All too often, stress—or rather, reducing it—is an overlooked component of a healthy lifestyle.
Both acute stress (the kind associated with minor, everyday circumstances) and chronic stress (the kind that stems from more long-term or major concerns) have been known to increase certain hormones that can increase appetite, disrupt sleep and even promote fat storage.
“It’s sort of a double whammy because the type of fat that’s more likely to be stored is problematic from a health standpoint,” says Dr. Cedric Bryant, Chief Science Officer for the American Council on Exercise. “Stress signals the storage of visceral fat, which gets stored around the midsection deep within the abdominal region and around organs and is associated with an increased risk for things like insulin resistance, type 2 diabetes and cardiovascular disease.”
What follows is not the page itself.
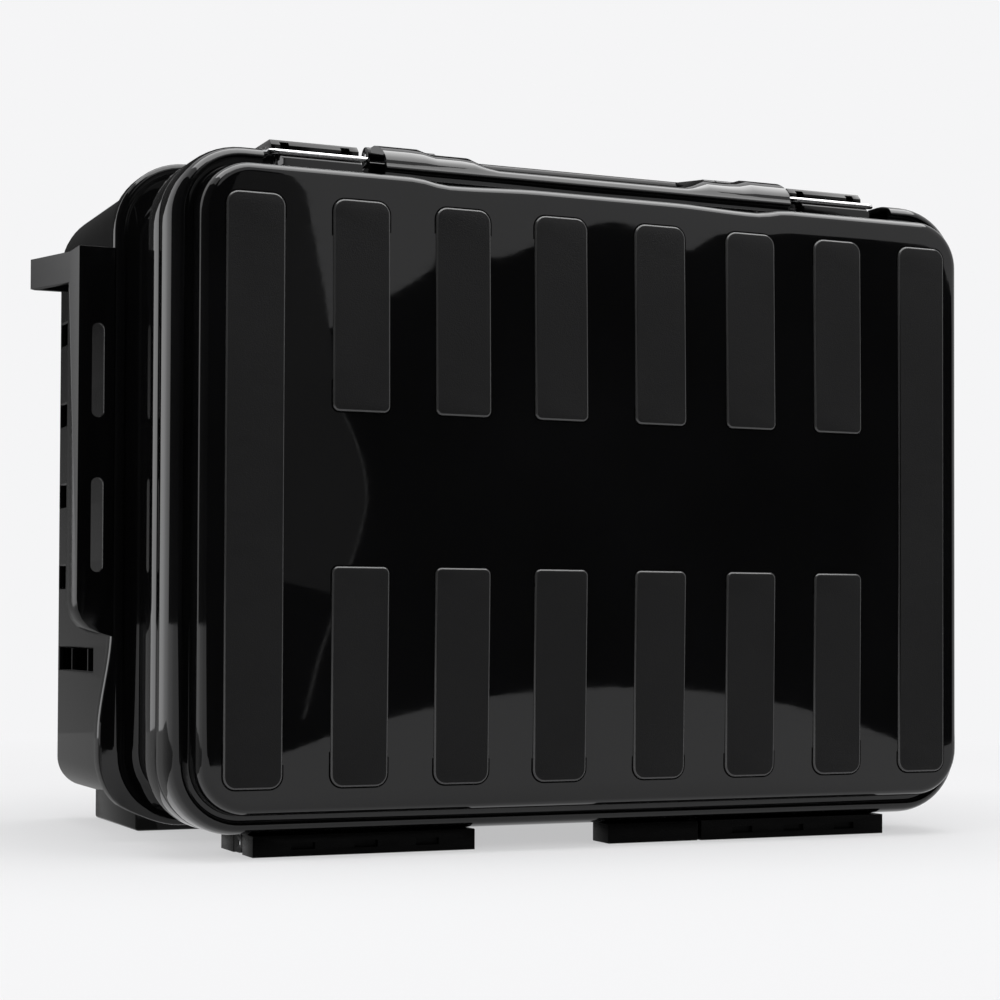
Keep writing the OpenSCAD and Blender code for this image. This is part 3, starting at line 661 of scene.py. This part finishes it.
def make_world():
    world = bpy.data.worlds.new("studio")
    bpy.context.scene.world = world
    world.use_nodes = True
    nodes, links = world.node_tree.nodes, world.node_tree.links
    nodes.clear()
    output = nodes.new("ShaderNodeOutputWorld")
    backdrop = nodes.new("ShaderNodeBackground")
    backdrop.inputs["Color"].default_value = BACKGROUND
    fill = nodes.new("ShaderNodeBackground")
    fill.inputs["Color"].default_value = (1, 1, 1, 1)
    fill.inputs["Strength"].default_value = 0.55
    mix = nodes.new("ShaderNodeMixShader")
    links.new(background_rays(nodes, links), mix.inputs["Fac"])
    links.new(fill.outputs[0], mix.inputs[1])
    links.new(backdrop.outputs[0], mix.inputs[2])
    links.new(mix.outputs[0], output.inputs["Surface"])


def make_floor():
    mesh = bpy.data.meshes.new("floor")
    size = 30
    corners = [(-size, -size, 0), (size, -size, 0), (size, size, 0), (-size, size, 0)]
    mesh.from_pydata(corners, [], [(0, 1, 2, 3)])
    floor = link("floor", mesh)
    floor.location.z = -0.0004
    material = bpy.data.materials.new("pale_floor")
    material.use_nodes = True
    nodes, links = material.node_tree.nodes, material.node_tree.links
    nodes.clear()
    output = nodes.new("ShaderNodeOutputMaterial")
    plain = nodes.new("ShaderNodeBsdfDiffuse")
    plain.inputs["Color"].default_value = (0.80, 0.80, 0.81, 1)
    glow = nodes.new("ShaderNodeEmission")
    glow.inputs["Color"].default_value = BACKGROUND
    mix = nodes.new("ShaderNodeMixShader")
    coords = nodes.new("ShaderNodeTexCoord")
    distance = nodes.new("ShaderNodeVectorMath")
    distance.operation = "LENGTH"
    links.new(coords.outputs["Object"], distance.inputs[0])
    near_share, far_share = 0.55, 1.0
    fade = add_range(nodes, links, distance.outputs["Value"], near_share, far_share, 0.35, 1.1)
    share = nodes.new("ShaderNodeMath")
    share.operation = "MULTIPLY"
    links.new(background_rays(nodes, links), share.inputs[0])
    links.new(fade, share.inputs[1])
    links.new(share.outputs[0], mix.inputs["Fac"])
    links.new(plain.outputs[0], mix.inputs[1])
    links.new(glow.outputs[0], mix.inputs[2])
    links.new(mix.outputs[0], output.inputs["Surface"])
    mesh.materials.append(material)


def glow_material(name, low, high, low_z, high_z):
    """An even glow that changes from one grey to another with height."""
    material = bpy.data.materials.new(name)
    material.use_nodes = True
    nodes, links = material.node_tree.nodes, material.node_tree.links
    nodes.clear()
    output = nodes.new("ShaderNodeOutputMaterial")
    glow = nodes.new("ShaderNodeEmission")
    if low == high:
        glow.inputs["Color"].default_value = (low, low, low, 1)
    else:
        coords = nodes.new("ShaderNodeTexCoord")
        split = nodes.new("ShaderNodeSeparateXYZ")
        links.new(coords.outputs["Object"], split.inputs[0])
        level = add_range(nodes, links, split.outputs["Z"], low, high, low_z, high_z)
        links.new(level, glow.inputs["Color"])
    links.new(glow.outputs[0], output.inputs["Surface"])
    return material


def make_card(name, outline, y, low=0.002, high=None, low_z=0.0, high_z=0.6):
    """An upright card that only reflections see, as a studio sets round a glossy object."""
    mesh = bpy.data.meshes.new(name)
    mesh.from_pydata([(x, y, z) for x, z in outline], [], [list(range(len(outline)))])
    card = link(name, mesh)
    mesh.materials.append(glow_material(name, low, low if high is None else high, low_z, high_z))
    only_in_reflections(card)
    return card


def make_flat_card(name, corners, level):
    """A card through the given corners, with one even level."""
    mesh = bpy.data.meshes.new(name)
    mesh.from_pydata(corners, [], [list(range(len(corners)))])
    card = link(name, mesh)
    mesh.materials.append(glow_material(name, level, level, 0, 1))
    only_in_reflections(card)


def only_in_reflections(piece):
    piece.visible_camera = False
    piece.visible_diffuse = False
    piece.visible_shadow = False
    piece.visible_transmission = False


def arc(start, end, rise, count=12):
    """Points of a shallow arch from start to end."""
    (x0, z0), (x1, z1) = start, end
    points = []
    for k in range(count + 1):
        t = k / count
        points.append((x0 + (x1 - x0) * t, z0 + (z1 - z0) * t + rise * 4 * t * (1 - t)))
    return points


def soft_line(points, count=6):
    """A smooth line through the points."""
    result = []
    for i in range(len(points) - 1):
        p0, p1 = points[max(i - 1, 0)], points[i]
        p2, p3 = points[i + 1], points[min(i + 2, len(points) - 1)]
        for k in range(count):
            t = k / count
            result.append(tuple(0.5 * (2 * b + (c - a) * t + (2 * a - 5 * b + 4 * c - d) * t * t
                                       + (3 * b - a - 3 * c + d) * t ** 3)
                                for a, b, c, d in zip(p0, p1, p2, p3)))
    result.append(points[-1])
    return result


def make_cards():
    """Dark and grey cards round the case, which keep the polished plastic black."""
    front_y = -0.80
    upper = soft_line([(0.045, 0.373), (0.11, 0.415), (0.15, 0.445), (0.165, 0.466), (0.215, 0.466),
                       (0.257, 0.485), (0.33, 0.516), (0.375, 0.505), (0.411, 0.492), (0.455, 0.511),
                       (0.59, 0.506), (0.69, 0.477), (0.80, 0.46)])
    lower = arc((0.64, 0.002), (0.02, 0.002), 0.036)
    outline = [(-0.45, 0.0), (-0.45, 0.75), (0.035, 0.75)] + upper + [(1.3, 0.46), (1.3, 0.0)] + lower
    make_card("front_card", outline, front_y)
    edge = soft_line([(0.038, 0.60), (0.041, 0.467), (0.045, 0.373), (0.048, 0.31), (0.057, 0.284),
                      (0.068, 0.252), (0.071, 0.22), (0.064, 0.185), (0.0555, 0.158), (0.045, 0.138)])
    make_card("grey_card", [(-0.042, 0.60)] + edge + [(-0.042, 0.16)], front_y + 0.01, 0.16)
    rim = soft_line([(0.050, 0.30), (0.057, 0.284), (0.068, 0.252), (0.071, 0.22), (0.064, 0.185),
                     (0.0555, 0.158), (0.045, 0.12), (0.035, 0.08), (0.028, 0.03)])
    thin = 0.0028
    make_card("bright_line", rim + [(x + thin, z) for x, z in reversed(rim)], front_y + 0.012, 0.42)
    make_card("back_card", [(-0.590, 0.0), (-0.590, 1.4), (1.2, 1.4), (1.2, 0.0)], 1.2, 0.17, 0.04, 0.0, 0.45)
    make_flat_card("left_card", [(-1.3, -0.82, 0.12), (-1.3, 0.90, 0.12), (-1.3, 0.90, 1.6),
                                 (-1.3, -0.82, 1.6)], 0.03)
    make_card("front_left_card", [(-1.32, 0.12), (-1.32, 1.6), (-0.44, 1.6), (-0.44, 0.0)], -0.81, 0.002)
    make_flat_card("floor_card", [(-1.2, 0.0, 0.001), (-0.20, 0.0, 0.001), (-0.20, 0.17, 0.001),
                                  (1.2, 0.17, 0.001), (1.2, 1.2, 0.001), (-1.2, 1.2, 0.001)], 0.22)
    make_flat_card("overhead_card", [(-0.9, -1.1, 1.6), (1.3, -1.1, 1.6), (1.3, 0.7, 1.6),
                                     (-0.9, 0.7, 1.6)], 5.0)


def make_softbox(name, location, target, size, watts):
    data = bpy.data.lights.new(name, "AREA")
    data.shape = "RECTANGLE"
    data.size, data.size_y = size
    data.energy = watts
    lamp = bpy.data.objects.new(name, data)
    bpy.context.scene.collection.objects.link(lamp)
    lamp.location = location
    lamp.rotation_euler = (Vector(target) - Vector(location)).to_track_quat("-Z", "Y").to_euler()
    lamp.visible_camera = False
    lamp.visible_glossy = False
    return lamp


def make_studio():
    make_world()
    make_floor()
    middle = (0, 0, 0.18)
    make_softbox("top_softbox", (0.2, -0.2, 1.9), middle, (1.8, 1.4), 22)
    make_softbox("left_softbox", (-1.9, 0.3, 0.9), middle, (1.0, 1.4), 12)
    make_softbox("front_softbox", (1.3, -2.0, 1.5), middle, (1.2, 0.9), 14)
    make_cards()


# ---------------------------------------------------------------- all pieces

SLOT_OF = {s["node"]: s["material_slot"] for s in frame["record"]["subparts"]}


def main():
    scene = bpy.context.scene
    scene.view_settings.view_transform = "Standard"
    make_camera()
    materials = make_materials()
    make_lid(materials)
    make_pads(materials)
    make_tub(materials)
    done = {"lid_shell", "base_shell", "long_pads", "upper_pads", "lower_pads"}
    bevels = {"latch_bail_left": 0, "latch_bail_right": 0, "hinge_rods": 0.2, "handle_pins": 0.3,
              "latch_pin_left": 0.2, "latch_pin_right": 0.2, "rail_screws": 0.2, "lug_screws": 0.2,
              "lid_gasket": 0.4, "rear_foot_left": 2.0, "rear_foot_right": 2.0,
              "side_rail_left": 1.2, "side_rail_right": 1.2, "handle_lug_left": 1.2, "handle_lug_right": 1.2,
              "hinge_block_left": 1.0, "hinge_block_right": 1.0, "lid_leaf_left": 0.9, "lid_leaf_right": 0.9}
    for node in NODES:
        if node not in done:
            hinge_part = node.startswith(("hinge_block", "lid_leaf", "lid_foot"))
            dress(node, materials, bevels.get(node, 0.6), finish="hinge_plastic" if hinge_part else None)
    make_studio()


main()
Essentially, high levels of constant stress can take a pretty large toll on your health, and if you have fitness goals, like losing weight or increasing your athletic performance, it could be hindering your progress.
Plus, for the simple fact that stress makes us feel anxious, flustered and irritable, it only makes sense that we’d want to limit its effects.
Luckily, exercise is one of the best ways to reduce and offset the negative effects of stress. But if you don’t have time for an entire workout, next time you’re feeling strained, tense or just generally overwhelmed, Kyle Stull, MS, LMT, a NASM certified personal trainer and master instructor suggests stopping for a short break with these six stress-busting exercises.
1. Foam Rolling
“The foam roller is designed for two specific purposes: first, the foam roller is used to reduce tension in specific muscle groups. Certain muscles, such as the calves, quadriceps and the muscles of the upper-back are subject to unnecessary stress and may begin to feel ‘tight’ and limit motion,” said Stull. “This is often associated with low back and neck pain; second, the foam roller can be used to get things moving again. Due to modern lifestyles and less than ideal postures some areas, such as the hip flexors, just simply get stuck. The key is to roll slowly, about an inch per second, and stop on any areas that feel tender. Hold on the tender spot for 20 to 30 seconds or until the tenderness starts to reduce.”
2. Calf Stretch
“The calves help control movement in the ankle and the ankle is the biggest joint closest to the ground. If the ankle can’t move correctly then every muscle and joint above the ankle will also not move correctly,” Stull explained. “Performing a calf stretch for 30 to 45 seconds can improve motion in the ankle and give the hips a better opportunity to do their job, thus reducing tension and stress in the knees, low back and even up to the neck.”
3. Quad Stretch
“The quadriceps are large powerful muscles and can very easily become overworked. Overactive and ‘tight’ quadriceps can reduce motion at the hip and decrease the ability of the large and powerful glutes to do their job,” said Stull. “Performing a kneeling quadriceps and hip flexor stretch for 30 to 45 seconds can add length back into the muscle group. When this muscle has optimal length, the hip can move the way it should, reducing the tension that may be felt in the low back, knees and possibly upper back.”
4. Neck Stretch
“Tension in the upper-back and neck can be tricky. Very rarely does the tension ever cause itself,” Stull explained. “What this means, is that if the back of your neck feels tense, there is probably another muscle that should be stretched. The upper trapezius are some of the most problematic muscles in the neck. Performing an upper trap stretch and holding for 30 to 45 seconds can help to increase shoulder and neck mobility, thus reducing tension and tightness felt in the neck.”
5. Upper-Back Rotations
“In many cases, the presence of low back and neck tension may be caused by a lack of motion in the part of the spine that connects them, the thoracic spine,” said Stull. “Due to poor posture, stress and improper breathing the ‘t-spine’ can become very immobile. Performing 10 to 12 t-spine rotations on each side can increase mobility and reduce the stress felt in the other areas.”
6. Glute Bridge
“The gluteus maximus is one of the largest and most powerful muscles in the body. Most people sit far too long whether they want to admit it or not, allowing these large muscles to basically be on vacation most of the time,” said Stull. “When these muscles don’t do their job, it forces some of the surrounding muscles, like the hamstrings and muscles of the low back, to pick up the slack. Performing 12 to 20 glute bridges can help to wake these muscles up and reduce the tension felt in the hamstrings and low back.”